Die 16 Jahre alte Chloë Grace Moretz macht Filme, die Gleichaltrige gar nicht anschauen dürfen. Was machen so viele blutrünstige Rollen mit einem jungen Mädchen? Ein entspanntes Treffen mit einer Extremschauspielerin.

Von Martin Wittmann

Als sie sieben ist, zieht Chloë Grace Moretz in ein Haus, in dem ein Mann einst seine ganze Familie niedergeschossen hat. Sie freundet sich dort mit dem Geist der toten Tochter an. Mit zehn lebt sie nicht mehr beim Vater, der die Kinder schlug, sondern bei ihrer drogensüchtigen Mutter und deren pädophilem Zuhälter. Mit elf stellt sie sich als Nachwuchskillerin mit den Worten "Okay, ihr Fotzen, dann zeigt mal, was ihr so drauf habt" mehreren Kerlen zum Kampf. Sie tötet sie mit Speerstößen ins Herz.
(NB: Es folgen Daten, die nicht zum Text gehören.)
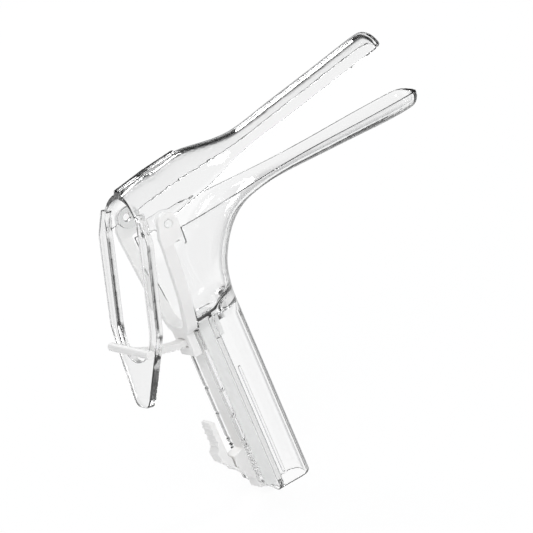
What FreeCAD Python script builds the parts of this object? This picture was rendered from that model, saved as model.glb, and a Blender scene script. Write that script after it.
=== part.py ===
"""Bivalve speculum: two clear blades, a white sliding yoke, a ratchet strap and a release tab.

Frame: millimetres, +Z up along the handle, +X towards the blade tips, +Y across.
The origin is the centre of the handle's flat end. The blades are drawn a little open.
"""
import FreeCAD, Part
import math
import os
import re

import Sketcher
from FreeCAD import Placement, Rotation, Vector

doc = FreeCAD.newDocument("speculum")

# Driving sizes, in millimetres and degrees.
SIZES = {
    # clear mouldings
    "wall": 1.7,
    "fit_gap": 0.3,
    # handle: section, length and what is inside it
    "handle_depth": 22.0,
    "handle_half": 8.0,
    "handle_round": 6.0,
    "handle_height": 68.8,
    "root_sunk": 0.6,
    "shoulder_flare": 0.6,
    "shoulder_rise": 0.7,
    "channel_depth": 5.4,
    "lip_thick": 1.3,
    "lip_reach": 1.8,
    "socket_rise": 2.7,
    "root_drop": 6.9,
    "end_rise": 6.0,
    "end_run": 5.1,
    "rail_from": 5.0,
    "rail_height": 44.0,
    "rail_back": 12.0,
    "rail_thick": 0.8,
    "rail_proud": 0.6,
    "rack_from": 8.0,
    "rack_pitch": 1.5,
    "rack_depth": 0.7,
    "detent_from": 22.4,
    "detent_pitch": 10.6,
    "detent_height": 1.2,
    "detent_depth": 0.6,
    "pocket_low": 51.1,
    "pocket_rise": 9.2,
    "pocket_reach": 9.5,
    # pivot of the two blades
    "pivot_rise": 44.2,
    "pivot_inset": 2.0,
    "pin_radius": 1.6,
    "pin_gap": 0.05,
    "lug_radius": 4.2,
    "lug_proud": 0.25,
    # lower blade
    "rim_drop": 4.4,
    "throat_radius": 28.3,
    "lower_reach": 118.2,
    "lower_nose": 6.0,
    "floor_low_half": 3.2,
    "floor_low_rise": 2.5,
    "floor_middle_half": 6.6,
    "floor_middle_rise": 4.5,
    "floor_step": 4.5,
    "bowl_foot_half": 10.8,
    "bowl_foot_rise": 8.5,
    "bowl_low_half": 14.2,
    "bowl_low_rise": 11.0,
    "bowl_half": 16.4,
    "bowl_rise": 13.0,
    "bowl_high_half": 15.6,
    "bowl_high_rise": 12.0,
    "bowl_front_half": 13.5,
    "bowl_front_rise": 9.5,
    "bowl_neck_half": 11.6,
    "bowl_neck_rise": 5.9,
    "lower_neck_half": 10.0,
    "lower_neck_rise": 4.6,
    "lower_waist_at": 62.0,
    "lower_waist_half": 8.3,
    "lower_waist_rise": 4.9,
    "lower_mid_at": 80.0,
    "lower_mid_half": 8.3,
    "lower_mid_rise": 5.7,
    "lower_half": 8.8,
    "lower_rise": 6.6,
    "notch_front": 5.4,
    "notch_draft": 0.4,
    "notch_flat": 1.0,
    "ledge_run": 1.0,
    "notch_depth": 6.0,
    "ledge_rise": 2.2,
    "rear_edge": 0.7,
    # upper blade
    "blade_opening_angle": 9.0,
    "upper_reach": 113.4,
    "upper_nose": 6.5,
    "hood_half": 16.4,
    "hood_rise": 14.9,
    "hood_tail": 16.0,
    "hood_middle_at": 10.0,
    "hood_fall": 0.4,
    "crown_start_at": 18.0,
    "crown_start_half": 15.7,
    "crown_start_rise": 14.1,
    "crown_end_at": 25.0,
    "crown_end_half": 14.3,
    "crown_end_rise": 13.5,
    "neck_at": 46.0,
    "neck_half": 7.8,
    "neck_rise": 7.2,
    "neck_run": 12.0,
    "neck_slack": 0.4,
    "upper_mid_at": 76.0,
    "upper_half": 8.2,
    "upper_rise": 6.8,
    "ridge_half": 2.8,
    "ridge_proud": 0.9,
    "ridge_slope": 1.5,
    # thumb lever
    "lever_back": 10.4,
    "lever_up": 2.15,
    "lever_lean": 26.5,
    "lever_thick": 2.8,
    "lever_half": 21.3,
    "lever_top": 7.0,
    "lever_shoulder": 2.7,
    "lever_low_half": 20.2,
    "lever_legs": 36.5,
    "lever_waist_half": 16.4,
    "lever_waist": 44.5,
    "lever_length": 65.3,
    "lever_tip_half": 5.5,
    "window_half": 13.3,
    "window_straight": 35.0,
    # yoke
    "ear_thick": 2.5,
    "ear_radius": 4.2,
    "ear_drop": 7.2,
    "ear_front": 3.4,
    "arm_bend": 18.0,
    "bridge_bend": 5.0,
    "arm_front": 1.0,
    "arm_depth": 4.6,
    "arm_low_half": 14.7,
    "arm_low": 29.0,
    "bridge_half": 8.0,
    "bridge_inner_half": 6.0,
    "bridge_top": 41.2,
    "bridge_low": 43.9,
    "block_low": 53.0,
    "block_front": 9.0,
    "block_half": 4.5,
    "ear_gap": 0.55,
    "stem_end": 3.0,
    "foot_half": 3.75,
    "ear_step": 4.0,
    "ear_toe": 0.8,
    "overlap": 0.5,
    "slot_angle": 50.0,
    "foot_top": 93.0,
    "foot_back": 7.0,
    "foot_heel": 99.2,
    "foot_toe": 108.8,
    "foot_draft": 0.6,
    "foot_slope": 1.4,
    # strap
    "strap_radius": 48.05,
    "strap_thick": 2.7,
    "strap_half": 3.0,
    "strap_tail_angle": 5.3,
    "strap_head_angle": 31.2,
    "bar_lead_angle": 0.9,
    "bar_radius": 1.65,
    "bar_half": 17.0,
    "tooth_pitch_angle": 2.5,
    "tooth_depth": 0.8,
    "tooth_width_angle": 1.6,
    "tooth_start_angle": 6.3,
    # release tab
    "tab_top": 78.6,
    "tab_chamfer": 0.5,
    "tab_root_radius": 0.7,
    "tab_front": 8.2,
    "tab_thick": 2.0,
    "tab_heel_back": 12.0,
    "tab_heel": 90.5,
    "rib_from": 1.4,
    "rib_height": 1.3,
    "rib_peak": 0.9,
    "rib_pitch": 2.4,
    "rib_proud": 0.7,
}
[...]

Später versucht ein Mann sie in einer Damen-Toilette zu vergewaltigen, ihr Beschützer aber rettet sie. Das Mädchen, von zuhause ausgerissen und auf Droge, sieht ihn die Klotüre nun immer wieder auf den Kopf des Mannes einrammen, bevor er das Waschbecken aus der Wand reißt und auf den blutigen Schädel seines Opfers wirft. Vergewaltigt wird das Mädchen später dennoch, von dem Beschützer. Da ist sie 14.

So geht das endlos weiter, so endlos zumindest, wie das für eine 16 Jahre alte Jungschauspielerin möglich ist. Was diese bizarre Rollenauswahl mit einem Mädchen macht, weiß niemand. Was sie aus ihr macht, ahnt ganz Hollywood: Den kommenden Star, the next big thing, die nächste große Kleine. Nach all den verstörenden Filmen hat sie nun schon mit Martin Scorsese "Hugo Cabret" und mit Tim Burton "Dark Shadows" gedreht . Ein Name wie Chloë Grace verpflichtet.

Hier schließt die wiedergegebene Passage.